_PROBLEM REQUIREMENTS_
Print all of the data exactly.

━━ THE DATA

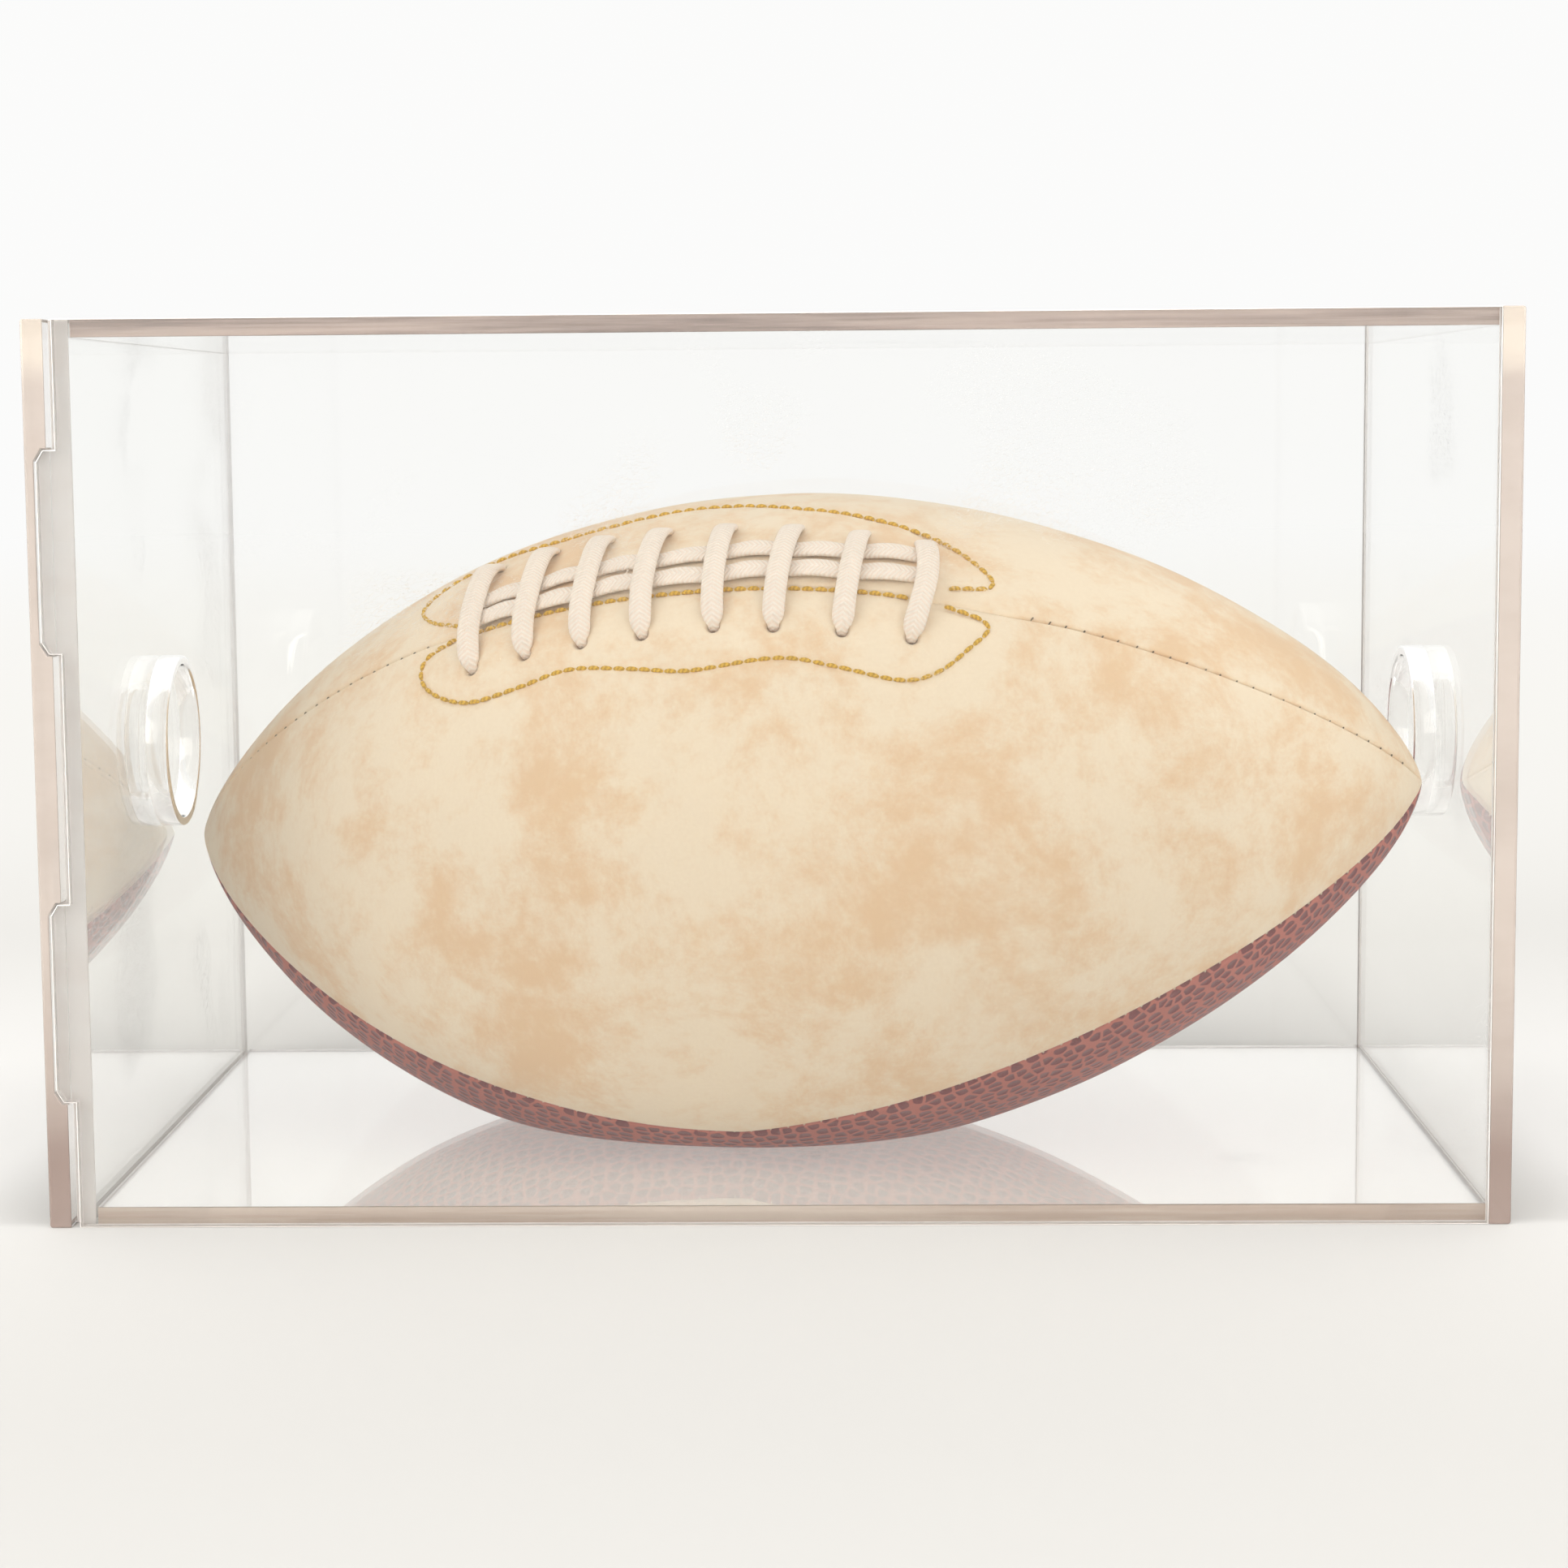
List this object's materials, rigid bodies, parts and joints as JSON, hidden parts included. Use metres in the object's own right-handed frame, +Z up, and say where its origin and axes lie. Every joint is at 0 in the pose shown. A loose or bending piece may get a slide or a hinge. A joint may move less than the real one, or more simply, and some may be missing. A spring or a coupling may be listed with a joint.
{
  "type": "football display case",
  "caption": "Clear acrylic box with a pull-off end door and two cup rings, holding a laced leather football that rests on its base.",
  "frame": {"origin": "middle of the case's footprint, on the surface it stands on", "axes": "+X along the case from the pull-off door towards the fixed end, +Y from the front to the back, +Z up"},
  "size_m": [0.324, 0.1924, 0.2005],
  "materials": {
    "clear_acrylic": "clear cast acrylic sheet, flame-bright edges with a faint rose-beige tint",
    "ring_acrylic": "clear cut acrylic tube with a rounded rim",
    "cream_leather": "smooth matt suede-like leather, clouded with tan",
    "brown_leather": "pebbled red-brown leather, pebbles darker than the ground",
    "lining_cloth": "woven cotton lining",
    "bladder_rubber": "matt black rubber",
    "valve_rubber": "matt black rubber",
    "facing_leather": "plain split leather",
    "lace_braid": "flat braided cotton lace, pale peach",
    "gold_thread": "twisted golden-yellow thread"
  },
  "bodies": {
    "case": {"base_panel": "clear_acrylic", "top_panel": "clear_acrylic", "front_panel": "clear_acrylic", "back_panel": "clear_acrylic", "fixed_end_panel": "clear_acrylic", "fixed_end_cup_ring": "ring_acrylic"},
    "end_door": {"door_outer_plate": "clear_acrylic", "door_plug_plate": "clear_acrylic", "door_cup_ring": "ring_acrylic"},
    "football": {"football_panel_front": "cream_leather", "football_panel_upper": "cream_leather", "football_panel_rear": "brown_leather", "football_panel_lower": "brown_leather", "football_lining_front": "lining_cloth", "football_lining_upper": "lining_cloth", "football_lining_rear": "lining_cloth", "football_lining_lower": "lining_cloth", "football_bladder": "bladder_rubber", "football_valve": "valve_rubber", "football_lace_facing_lower": "facing_leather", "football_lace_facing_upper": "facing_leather", "football_lace_tongue": "facing_leather", "football_lace_crosses": "lace_braid", "football_lace_run_lower": "lace_braid", "football_lace_run_upper": "lace_braid", "football_stitching_lower": "gold_thread", "football_stitching_upper": "gold_thread"}
  },
  "joints": [
    {"name": "end_door_slide", "type": "slide", "parent": "case", "child": "end_door", "axis": [-1, 0, 0], "range_m": [0, 0.12]},
    {"name": "football_lift", "type": "slide", "parent": "case", "child": "football", "axis": [0, 0, 1], "range_m": [0, 0.025]}
  ]
}
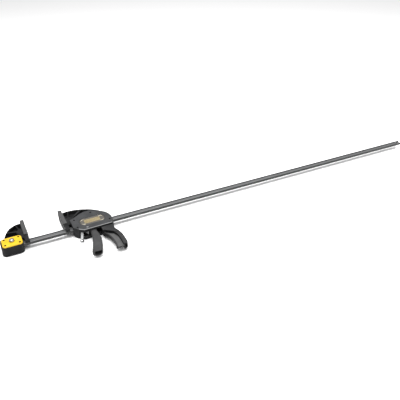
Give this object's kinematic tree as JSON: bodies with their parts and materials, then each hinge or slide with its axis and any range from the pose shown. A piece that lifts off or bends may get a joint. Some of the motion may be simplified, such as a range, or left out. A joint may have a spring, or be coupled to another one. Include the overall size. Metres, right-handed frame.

━━━━

_RESULT OF THE EXERCISE_
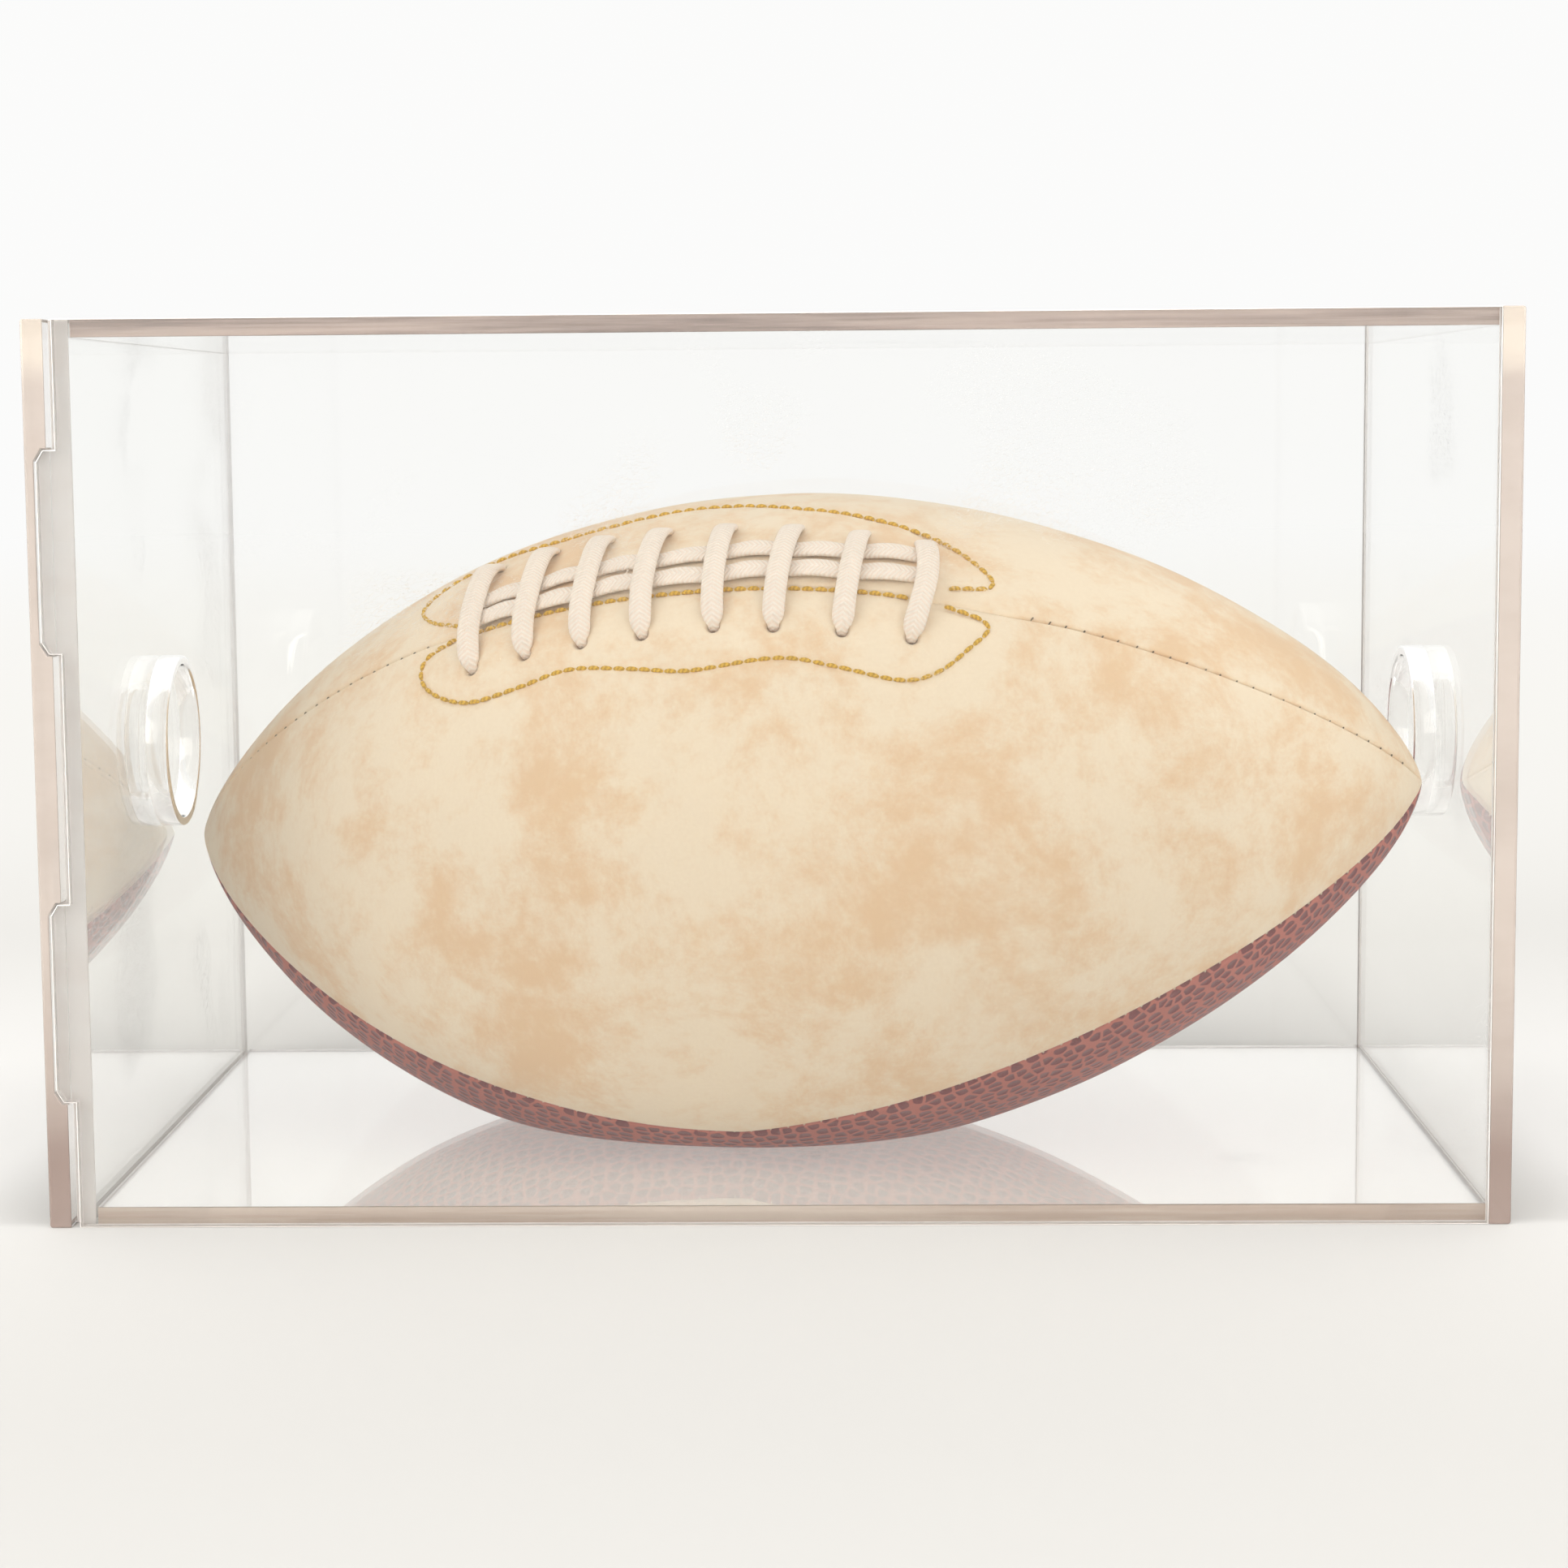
List this object's materials, rigid bodies, parts and joints as JSON, hidden parts included. Use metres in the object's own right-handed frame, +Z up, and say where its origin and axes lie. Every joint is at 0 in the pose shown. A loose or bending piece may get a slide or a hinge. A joint may move less than the real one, or more simply, and some may be missing. A spring or a coupling may be listed with a joint.
{
  "type": "football display case",
  "caption": "Clear acrylic box with a pull-off end door and two cup rings, holding a laced leather football that rests on its base.",
  "frame": {"origin": "middle of the case's footprint, on the surface it stands on", "axes": "+X along the case from the pull-off door towards the fixed end, +Y from the front to the back, +Z up"},
  "size_m": [0.324, 0.1924, 0.2005],
  "materials": {
    "clear_acrylic": "clear cast acrylic sheet, flame-bright edges with a faint rose-beige tint",
    "ring_acrylic": "clear cut acrylic tube with a rounded rim",
    "cream_leather": "smooth matt suede-like leather, clouded with tan",
    "brown_leather": "pebbled red-brown leather, pebbles darker than the ground",
    "lining_cloth": "woven cotton lining",
    "bladder_rubber": "matt black rubber",
    "valve_rubber": "matt black rubber",
    "facing_leather": "plain split leather",
    "lace_braid": "flat braided cotton lace, pale peach",
    "gold_thread": "twisted golden-yellow thread"
  },
  "bodies": {
    "case": {"base_panel": "clear_acrylic", "top_panel": "clear_acrylic", "front_panel": "clear_acrylic", "back_panel": "clear_acrylic", "fixed_end_panel": "clear_acrylic", "fixed_end_cup_ring": "ring_acrylic"},
    "end_door": {"door_outer_plate": "clear_acrylic", "door_plug_plate": "clear_acrylic", "door_cup_ring": "ring_acrylic"},
    "football": {"football_panel_front": "cream_leather", "football_panel_upper": "cream_leather", "football_panel_rear": "brown_leather", "football_panel_lower": "brown_leather", "football_lining_front": "lining_cloth", "football_lining_upper": "lining_cloth", "football_lining_rear": "lining_cloth", "football_lining_lower": "lining_cloth", "football_bladder": "bladder_rubber", "football_valve": "valve_rubber", "football_lace_facing_lower": "facing_leather", "football_lace_facing_upper": "facing_leather", "football_lace_tongue": "facing_leather", "football_lace_crosses": "lace_braid", "football_lace_run_lower": "lace_braid", "football_lace_run_upper": "lace_braid", "football_stitching_lower": "gold_thread", "football_stitching_upper": "gold_thread"}
  },
  "joints": [
    {"name": "end_door_slide", "type": "slide", "parent": "case", "child": "end_door", "axis": [-1, 0, 0], "range_m": [0, 0.12]},
    {"name": "football_lift", "type": "slide", "parent": "case", "child": "football", "axis": [0, 0, 1], "range_m": [0, 0.025]}
  ]
}
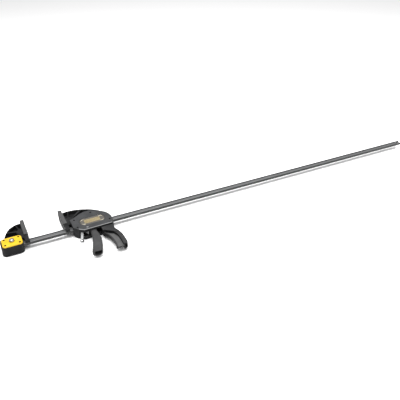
Give this object's kinematic tree as JSON: bodies with their parts and materials, then each hinge or slide with its axis and any range from the pose shown. A piece that lifts off or bends may get a joint. Some of the motion may be simplified, such as a range, or left out. A joint may have a spring, or be coupled to another one. Include the overall size. Metres, right-handed frame.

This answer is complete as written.